The title of this book also includes "oral history" in its wording which is a very accurate piece of terminology to use in describing Terkel's work. The accounts he captures are first person, subjective, and, at times, very opinionated. The author does little to dissuade his subjects from this personal perspective. There are few harsh cross-examinations in this book. No perspective is too conservative or radical for consideration. His expertise lies in allowing his interview subjects to extract their histories with their unique experiential perspectives and knowing that asking a seemingly innocuous question at the right time may serve to expose a brilliant kernel of the truth.

In his introduction to the book (subtitled "A Personal Memoir"), Terkel admits that "Hard Times" doesn't aim to be an absolutely accurate and concrete account of the Great Depression. That goal is entirely out of his scope. He aspires to put a human face on an epoch in the history of the United States. It was a time when the proverbial bottom nearly dropped out of the American breadbasket and most events of this nature are also tremendously complicated. Analytically tracking all of the causes and consequences of the Depression is not Terkel's goal. He seeks the essential human experience of what it was like to live through the Great Depression whether you were a member of Roosevelt's Brain Trust, a ruthless financier, or a share cropper in the deep South.

Terkel relates his own memories in a similar fashion. He remembers a "blur of images" instead of a cohesive, linear series of events. His memory of the Depression is measured by the success of his father's hotel.
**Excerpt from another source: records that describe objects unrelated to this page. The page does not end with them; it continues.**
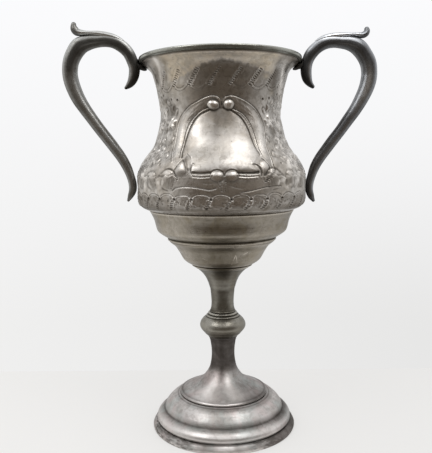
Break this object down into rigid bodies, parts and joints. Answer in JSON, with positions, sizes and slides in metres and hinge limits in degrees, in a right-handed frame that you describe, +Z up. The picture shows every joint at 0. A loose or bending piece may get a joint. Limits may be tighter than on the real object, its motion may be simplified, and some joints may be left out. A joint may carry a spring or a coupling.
{
  "type": "two-handled goblet",
  "caption": "Pewter loving cup: waisted bowl with embossed ornament on a knopped stem and domed foot, with looped handles at its sides.",
  "frame": {"origin": "centre of the foot's resting face, on the turned axis", "axes": "+Z up along the turned axis, +X towards the right-hand handle, -Y towards the front of the ornament"},
  "size_m": [0.1946, 0.1056, 0.2558],
  "materials": {
    "rim_plate": "worn aged pewter, half polished, dulled in the hollows",
    "bowl_plate": "aged pewter, embossed and punched, brighter on raised work, brown tarnish in patches",
    "lower_bowl_plate": "aged pewter with olive brown tarnish",
    "stem_plate": "aged pewter, darker",
    "foot_plate": "aged pewter, lighter, worn bright on its mouldings",
    "handle_plate": "cast pewter, dark, worn brighter on its back"
  },
  "bodies": {
    "root": {"rim_moulding": "rim_plate", "bowl_body": "bowl_plate", "lower_bowl": "lower_bowl_plate", "upper_stem": "stem_plate", "knop": "stem_plate", "lower_stem": "stem_plate", "foot_dome": "foot_plate", "foot_ring": "foot_plate", "handle_left": "handle_plate", "handle_right": "handle_plate", "thumb_leaf_left": "handle_plate", "thumb_leaf_right": "handle_plate"}
  },
  "joints": []
}
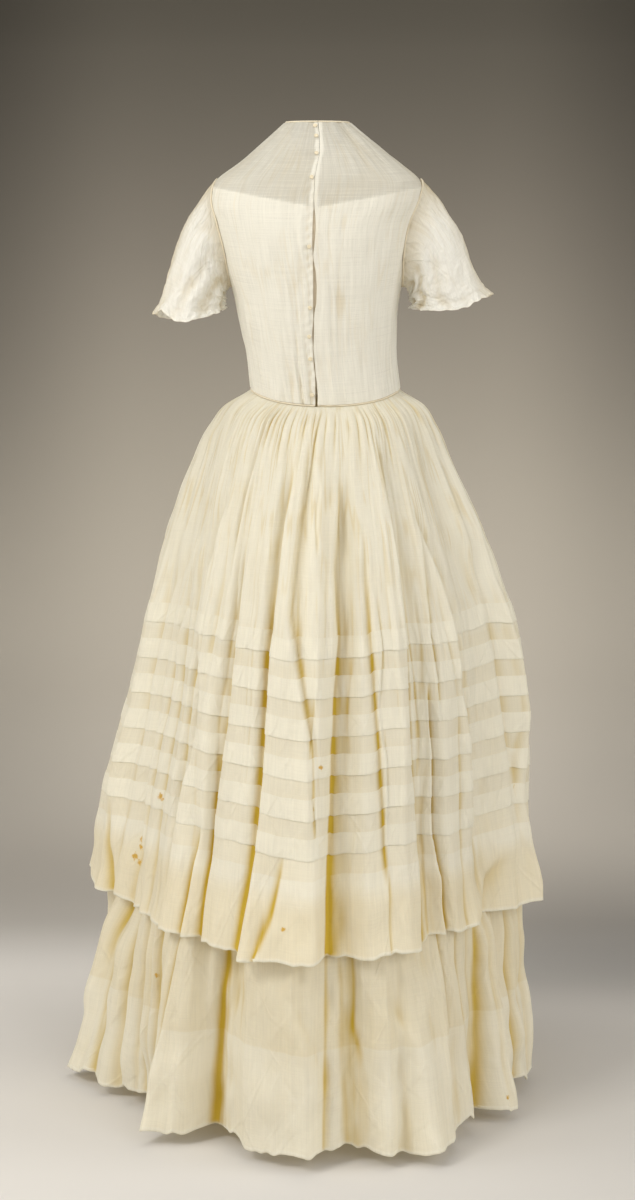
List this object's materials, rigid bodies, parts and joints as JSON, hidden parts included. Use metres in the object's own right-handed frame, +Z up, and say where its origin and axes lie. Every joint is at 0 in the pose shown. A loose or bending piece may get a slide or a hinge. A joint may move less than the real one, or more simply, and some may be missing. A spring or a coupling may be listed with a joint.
{
  "type": "afternoon dress",
  "caption": "Sheer cream cotton afternoon dress, hollow in its worn shape, with short bell sleeves, a buttoned back opening and a tucked overskirt over a longer skirt.",
  "frame": {"origin": "middle of the neck opening, level with the top of the shoulders, where the dress is held when it is worn or on a stand", "axes": "+Z up, the back of the dress with its opening faces +Y, the front faces -Y, +X is the wearer's left"},
  "size_m": [0.6653, 0.6404, 1.3345],
  "materials": {
    "sheer_cotton": "sheer, matt, finely woven",
    "lining_cotton": "matt, closely woven",
    "corded_cotton": "matt, drawn over a cord",
    "button_thread": "matt, wound thread"
  },
  "bodies": {
    "root": {"bodice_front": "sheer_cotton", "bodice_back_left": "sheer_cotton", "bodice_back_right": "sheer_cotton", "sleeve_left": "sheer_cotton", "sleeve_right": "sheer_cotton", "overskirt": "sheer_cotton", "underskirt": "sheer_cotton", "lining_front": "lining_cotton", "lining_back_left": "lining_cotton", "lining_back_right": "lining_cotton", "neck_binding": "corded_cotton", "armhole_piping_left": "corded_cotton", "armhole_piping_right": "corded_cotton", "waist_piping": "corded_cotton", "button_1": "button_thread", "button_2": "button_thread", "button_3": "button_thread", "button_4": "button_thread", "button_5": "button_thread", "button_6": "button_thread", "button_7": "button_thread", "button_8": "button_thread", "button_9": "button_thread"}
  },
  "joints": []
}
Instead of sweeping examples of the crash Terkel sees the change take place in baby steps with the once packed Grand Hotel becoming progressively more vacant and its once opulent clientele becoming more average. He watched the once confident and successful people surrounding him become more and more unsure and sober. Terkel was also involved in one of the New Deal programs. He worked for the Illinois Writers' Project creating radio scripts based on museum exhibits and cultural events.

The scope of "Hard Times" is admirably broad. Despite the obvious difficulty involved with attempting to document a period of American life that varied so much from person to person Terkel manages to cover a very wide spectrum of experience.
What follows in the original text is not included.